Thursday, September 20, 2007

Science: mechanistic or narrative?


“Everyone needs a good mechanic” - Stephen Jay Gould



I'm going to take a break from the series on evolutionary misconceptions to comment on an epistemological dichotomy in science that never struck me before reading Gould.

It's taken me a long time to realise properly where my strengths lie. The clues have been there: predilections for pure mathematics, physics, puzzle solving, collecting and ordering. But long ago I was caught in a zeitgeist that said “anyone can do anything” if they set their mind and effort to it. My feeling is that it cropped up in particular in certain strands of feminist and Marxist analysis, specifically as a reaction to social determinism. There is some merit either way, but that's not where I'm headed here.

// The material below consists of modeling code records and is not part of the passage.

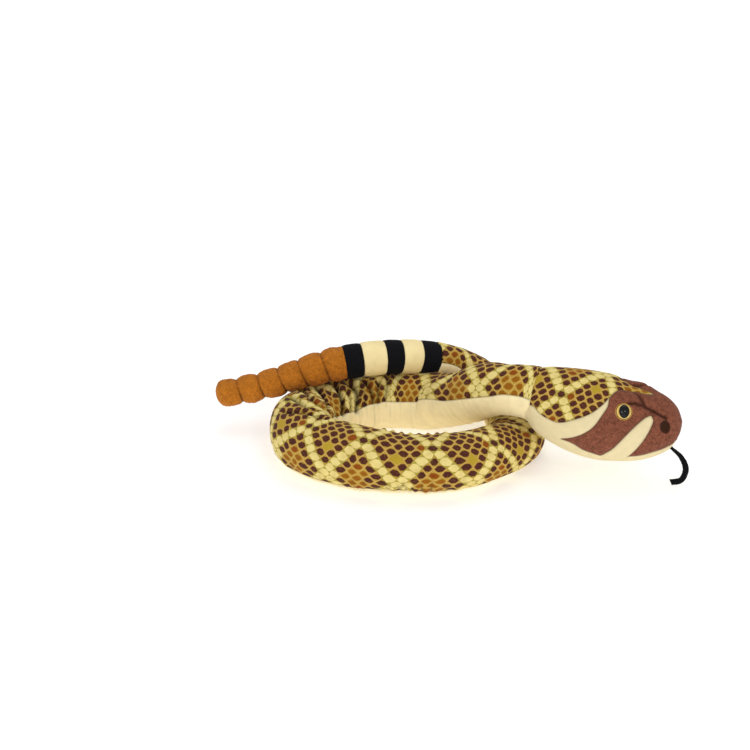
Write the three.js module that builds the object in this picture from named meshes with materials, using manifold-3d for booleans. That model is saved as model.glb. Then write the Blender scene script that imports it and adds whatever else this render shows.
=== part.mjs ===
// A life-size plush toy rattlesnake, coiled in one flat loop with its head laid over the coil and its banded
// tail and rattle resting on its own back. Every stuffed length is its own closed solid.
// Millimetres, +Z up, +X towards the head. The snake's right side faces -Y, and the floor is z = 0.

import * as THREE from "three";
import Module from "manifold-3d";

const wasm = await Module();
wasm.setup();

// Driving dimensions of the stuffed tube
const tailRadius = 20.8;
// length behind the head, and radius there: the cloth is piled up in the middle run and the left turn
const girthStations = [
  [0, 29],
  [90, 35],
  [160, 36],
  [330, 36],
  [400, 37.5],
  [460, 37.5],
  [530, 34.5],
  [610, 33.5],
  [880, tailRadius],
];
const napeRise = 8; // the tube's upper half stands this much fuller where it meets the head
const napeReach = 40; // length over which the fuller nape evens out
const seamGap = 0.3;
const tubeSides = 20;
const ringStep = 11;

// Driving dimensions of the tail
const lobeLengths = [23.3, 27.2, 26.3, 27, 26.3, 28.9]; // from the bands to the rattle's tip
const tipLobeRadius = 16;
const tipCapLength = 13.6;
const grooveDepth = 2.2;
const lobeSteps = 8;
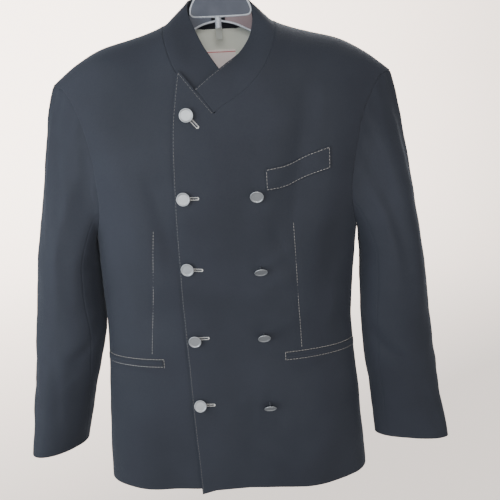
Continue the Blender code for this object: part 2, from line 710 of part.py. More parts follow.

Yet I feel that it's possible to be happier and more successful in life if you can properly identify where your sympathies lie, and go with the grain rather than against it. [That is, if you have the time and luxury to properly follow that process to conclusion.]

I've been knocking around a lot (doesn't sound like Harvard material, does it?), but I've found that I'm more content and productive with the mental gymnastics of analytical work. Specifically, solving the puzzles in mechanics and number theory are more satisfying to me than constructing or deconstructing narrative.


The full quote above – from Gould's book Dinosaur In A Haystack – is:
“Everyone needs a good mechanic, including the heavens, but give me an earthly naturalist any day, for humans are storytellers.”

This is not to say that biology is not analytical or logic-based – far from it. But when Gould emphasises narrative over the “stasis” of the models made for mechanistic worlds, I have to put up my hand for a different kind of analysis. Not a more sophisticated form, but different. When Gould discusses mathematics and physics, he does so with an obviously cool appreciation, and acknowledges his distance from those disciplines.

A friend of mine, who is also very analytical,is not scientifically trained, but he is a very creditable amateur anthropologist and a particularly keen devourer of history. Needless to say, he likes narrative. But he can also discuss physics.

So is that a genuine dichotomy? Is physics hard and model-based, and biology infusive and narrational? In reality, they may be more like points on a spectrum. Across which, if we have the temperament, we can aim to stretch our capabilities.